Proxmox VE clustering uses the Corosync cluster engine and requires a minimum of three nodes for quorum (though two-node clusters with a QDevice are supported). HA is configured per-VM, and Proxmox automatically restarts failed VMs on healthy nodes using fencing (IPMI, iLO, or other out-of-band management) to prevent split-brain scenarios. Cluster setup takes a few commands and the web interface handles ongoing management. Adding or removing nodes from a running cluster is straightforward.

XCP-ng pools can contain up to 64 hosts sharing a common storage repository. HA automatically restarts VMs on surviving hosts when a node fails, using the same storage-based heartbeat mechanism that Citrix XenServer uses. Pool management is handled through Xen Orchestra, which can manage multiple pools from a single interface. XCP-ng pools require shared storage for HA functionality, as the heartbeat mechanism relies on storage-level communication between nodes.

oVirt organizes hosts into clusters within datacenters, providing a hierarchical management model suited to large environments. HA uses a combination of fencing agents and the oVirt HA broker. The architecture supports sophisticated policies for VM placement, load balancing, and power management, but the configuration is more involved than either Proxmox or XCP-ng.

Backup and Disaster Recovery

Proxmox VE integrates with Proxmox Backup Server (PBS), a dedicated backup solution that provides incremental, deduplicated, encrypted backups with integrity verification. PBS stores backups efficiently using chunk-based deduplication, and it supports both full VM backups and individual file-level restore. The integration is tight: backup jobs are scheduled from the Proxmox VE web interface, and restore operations can target any node in the cluster. PBS can replicate backups to remote PBS instances for off-site disaster recovery.

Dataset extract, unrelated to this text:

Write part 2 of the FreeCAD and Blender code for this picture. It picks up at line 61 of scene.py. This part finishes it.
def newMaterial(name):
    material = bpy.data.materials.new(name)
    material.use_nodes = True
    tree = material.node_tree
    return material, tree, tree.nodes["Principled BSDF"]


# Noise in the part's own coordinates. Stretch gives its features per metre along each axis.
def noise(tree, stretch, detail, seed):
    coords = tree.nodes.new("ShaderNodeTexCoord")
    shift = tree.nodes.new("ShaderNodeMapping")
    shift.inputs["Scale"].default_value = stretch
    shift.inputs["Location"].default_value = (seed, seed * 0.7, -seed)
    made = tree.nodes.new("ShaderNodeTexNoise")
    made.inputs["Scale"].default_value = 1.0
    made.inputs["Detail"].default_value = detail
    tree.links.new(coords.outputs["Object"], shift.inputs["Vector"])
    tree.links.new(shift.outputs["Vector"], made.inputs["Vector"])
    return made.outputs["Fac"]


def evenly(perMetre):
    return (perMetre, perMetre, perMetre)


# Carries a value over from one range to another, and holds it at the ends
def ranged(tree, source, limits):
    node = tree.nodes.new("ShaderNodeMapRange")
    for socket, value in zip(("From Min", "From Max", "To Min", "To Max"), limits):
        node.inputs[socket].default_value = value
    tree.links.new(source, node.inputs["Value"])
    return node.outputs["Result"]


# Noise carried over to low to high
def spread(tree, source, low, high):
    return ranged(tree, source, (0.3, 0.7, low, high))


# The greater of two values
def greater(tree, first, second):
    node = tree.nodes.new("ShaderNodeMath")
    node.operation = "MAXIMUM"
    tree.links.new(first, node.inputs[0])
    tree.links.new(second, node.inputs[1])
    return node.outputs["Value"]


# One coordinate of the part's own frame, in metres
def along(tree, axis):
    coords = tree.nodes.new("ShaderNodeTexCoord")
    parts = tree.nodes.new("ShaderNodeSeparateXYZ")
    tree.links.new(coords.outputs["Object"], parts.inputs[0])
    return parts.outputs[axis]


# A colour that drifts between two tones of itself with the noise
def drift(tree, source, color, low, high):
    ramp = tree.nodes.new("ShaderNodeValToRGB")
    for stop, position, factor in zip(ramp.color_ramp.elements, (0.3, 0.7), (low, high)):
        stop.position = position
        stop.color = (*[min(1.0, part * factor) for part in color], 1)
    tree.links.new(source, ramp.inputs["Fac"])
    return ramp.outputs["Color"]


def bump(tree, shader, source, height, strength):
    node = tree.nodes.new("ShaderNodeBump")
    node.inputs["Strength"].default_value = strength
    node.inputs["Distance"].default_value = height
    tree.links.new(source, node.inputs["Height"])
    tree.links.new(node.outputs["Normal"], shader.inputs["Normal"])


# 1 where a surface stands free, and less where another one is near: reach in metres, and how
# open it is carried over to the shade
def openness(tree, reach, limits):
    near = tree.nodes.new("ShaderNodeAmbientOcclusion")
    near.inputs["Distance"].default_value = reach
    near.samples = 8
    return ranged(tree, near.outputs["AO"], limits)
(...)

XCP-ng relies on Xen Orchestra for backup functionality. XO provides scheduled backups, continuous replication (where VM disk changes are replicated to a remote XCP-ng host in near-real-time), and delta backups that save only changed blocks. Continuous replication is a strong disaster recovery feature, as it maintains a hot standby copy of critical VMs with minimal data loss in a failover scenario. XO stores backups on NFS or SMB shares or on local storage.

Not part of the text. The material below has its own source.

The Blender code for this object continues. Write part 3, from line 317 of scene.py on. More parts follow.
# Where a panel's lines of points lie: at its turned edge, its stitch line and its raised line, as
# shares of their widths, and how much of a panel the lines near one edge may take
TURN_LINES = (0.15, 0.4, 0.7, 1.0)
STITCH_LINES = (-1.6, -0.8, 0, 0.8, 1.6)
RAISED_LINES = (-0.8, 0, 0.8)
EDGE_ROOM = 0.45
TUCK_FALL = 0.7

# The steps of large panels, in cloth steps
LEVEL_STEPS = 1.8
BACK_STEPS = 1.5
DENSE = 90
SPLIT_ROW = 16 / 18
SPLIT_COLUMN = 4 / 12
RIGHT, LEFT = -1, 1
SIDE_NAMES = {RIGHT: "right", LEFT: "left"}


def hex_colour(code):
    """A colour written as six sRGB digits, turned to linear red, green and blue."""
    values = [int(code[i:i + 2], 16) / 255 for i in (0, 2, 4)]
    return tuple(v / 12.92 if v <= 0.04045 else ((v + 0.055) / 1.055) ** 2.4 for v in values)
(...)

oVirt provides VM export and snapshot capabilities, but lacks a dedicated integrated backup solution. Third-party tools and scripts are typically used for backup in oVirt environments. This is one area where oVirt falls behind both Proxmox and XCP-ng in out-of-the-box functionality.

Container Support

Proxmox VE is the only platform in this comparison that natively supports both VMs and Linux containers (LXC). LXC containers share the host kernel and start in seconds, consuming far less memory and CPU overhead than full VMs. They are ideal for Linux services that do not require a separate kernel, such as web servers, databases, DNS servers, and development environments. Proxmox manages LXC containers through the same web interface, API, and backup system used for VMs, making them first-class citizens in the platform.

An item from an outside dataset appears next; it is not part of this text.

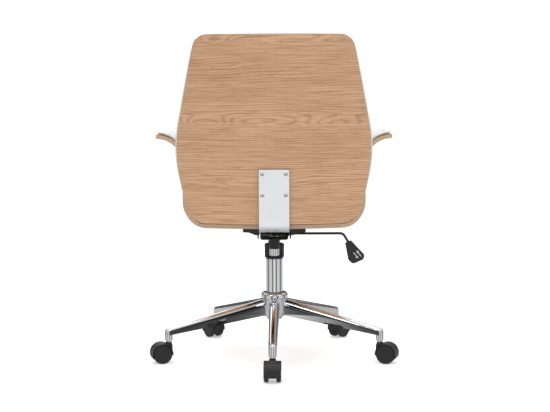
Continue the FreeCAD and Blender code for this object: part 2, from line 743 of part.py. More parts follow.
def make_seat_cushion():
    """The upholstered pad that fills the seat shell, with a crowned top."""
    half, low, corner = SEAT_HALF - PLY - PAD_GAP, SEAT_LOW + PLY + PAD_GAP, SEAT_CORNER - PLY - PAD_GAP
    front, rear, top, above = SEAT_FRONT + 2, SEAT_REAR - 6, SEAT_PAD_TOP, SEAT_PAD_TOP + 1
    crown_in, crown_drop, nose, nose_drop = 60.0, 6.0, 68.0, 12.0
    section = [
        (-half, low), (half, low), (half, top - crown_drop), (half - crown_in, top),
        (-half + crown_in, top), (-half, top - crown_drop),
    ]
    pad = prism("XZ", section, [corner, corner, 8, 60, 60, 8], front, rear)
    side_view = prism("YZ", [
        (front, low - 1), (rear, low - 1), (rear, above), (front + nose, above), (front, top - nose_drop),
    ], [14, 8, 18, 90, 22], -half, half)
    plan = prism("XY", rectangle(-half, half, front, rear), [48, 48, 12, 12], low - 1, above)
    return pad.common(side_view).common(plan).common(inside_back(PLY + SEAT_BACK_GAP + 5.0))


# Back

def back_path():
    """The back shell's rear face in side view: a steep lower part and a bend to the upper lean."""
    lower = math.tan(math.radians(BACK_LOWER_LEAN))
    upper = math.tan(math.radians(BACK_UPPER_LEAN))
    bend_y = BACK_LOW_Y + (BACK_BEND_Z - BACK_LOW) * lower
    spare = 30.0
    low = (BACK_LOW_Y - spare * lower, BACK_LOW - spare)
    top = (bend_y + (BACK_TOP + spare - BACK_BEND_Z) * upper, BACK_TOP + spare)
    return [low, (bend_y, BACK_BEND_Z), top]


def back_revolve(face):
    """The side view carried round an upright axis in front of the sitter, which wraps the back."""
    spread = 30.0
    axis = Vector(0, BACK_LOW_Y - BACK_WRAP, 0)
    face.rotate(axis, UP, -spread)
    return face.revolve(axis, UP, 2 * spread)


def back_outline(grow):
    """The back's outline seen from behind: narrow top, widest at the arms and rounded corners."""
    low_round, wide_round, top_round = 60.0 + grow, 350.0, 40.0 + grow
    low_x, wide_x, top_x = BACK_LOW_HALF + grow, BACK_WIDE_HALF + grow, BACK_TOP_HALF + grow
    low_z, top_z = BACK_LOW - grow, BACK_TOP + grow
    corners = [
        (-low_x, low_z), (low_x, low_z), (wide_x, BACK_WIDE_Z),
        (top_x, top_z), (-top_x, top_z), (-wide_x, BACK_WIDE_Z),
    ]
    radii = [low_round, low_round, wide_round, top_round, top_round, wide_round]
    return prism("XZ", corners, radii, BACK_OUTLINE_FRONT, BACK_OUTLINE_REAR)


def make_back_shell():
    """The bent back board, wrapped round the sitter."""
    board = band_face("YZ", back_path(), [0, BACK_BEND_RADIUS, 0], PLY)
    return back_revolve(board).common(back_outline(0.0))


def make_back_cushion():
    """The padded front of the back: thin behind the seat and full at the lumbar."""
    lift = math.tan(math.radians(BACK_UPPER_LEAN))
    low, bend, top = shifted(back_path(), PLY + PAD_GAP)
    thin, lumbar, upper, overlap = 12.0, 44.0, 36.0, 3.0
    thin_top, swell_in, swell_rise, full_above, full_below = SEAT_PAD_TOP + 4.0, 26.0, 46.0, 60.0, 20.0
    lumbar_y, thin_y = bend[0] - lumbar, low[0] - thin
    corners = [
        low, bend, top, (top[0] - upper, top[1]),
        (lumbar_y + full_above * lift, bend[1] + full_above), (lumbar_y, bend[1] - full_below),
        (thin_y - swell_in, thin_top + swell_rise), (thin_y, thin_top), (thin_y, low[1]),
    ]
    radii = [0, BACK_BEND_RADIUS + PLY, 0, 0, 300, 200, 30, 10, 0]
    face = Part.Face(Part.Wire(path_edges("YZ", corners, radii, True)))
    return back_revolve(face).common(back_outline(overlap))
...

XCP-ng and oVirt focus exclusively on full virtual machines and do not support lightweight containers natively. Container workloads in these environments run inside VMs, typically using Docker or Kubernetes within a Linux guest.

Community and Commercial Support

Proxmox has the largest community among the three platforms. The Proxmox forums are active, the documentation is comprehensive, and community-contributed tutorials and guides cover nearly every use case. Commercial support subscriptions start at EUR 110 per CPU socket per year and provide access to the enterprise repository (with more thoroughly tested package updates) and direct support from the Proxmox development team.

XCP-ng has a smaller but dedicated community, with active forums and a responsive development team at Vates. Commercial support subscriptions are available through Vates, and they also offer professional services for migration planning and architecture design. The documentation has improved substantially since the project's founding in 2018, though it remains less extensive than Proxmox's.

oVirt's community has contracted since Red Hat's decision to discontinue RHV. While existing contributors continue to maintain the project, the reduced corporate backing means slower bug fixes, fewer new features, and less certainty about long-term viability. Organizations considering oVirt should evaluate whether the community's current trajectory meets their needs for the planned lifecycle of their deployment.

Which Platform Should You Choose

For most new deployments, Proxmox VE is the strongest choice. Its feature set covers the widest range of use cases, its community is the largest and most active, and its commercial support is affordable. The integrated LXC container support and Ceph storage add capabilities that neither competitor matches.

XCP-ng is the right choice when Xen's security isolation model is specifically required, when migrating from an existing Citrix XenServer environment, or when the team has existing Xen expertise. The platform is mature, actively developed, and commercially supported, and it should be evaluated seriously alongside Proxmox rather than treated as a secondary option.

oVirt remains a viable platform for existing deployments, but recommending it for new installations is difficult given the uncertain development trajectory. Organizations currently running oVirt should begin evaluating migration paths to Proxmox or XCP-ng as part of their infrastructure roadmap.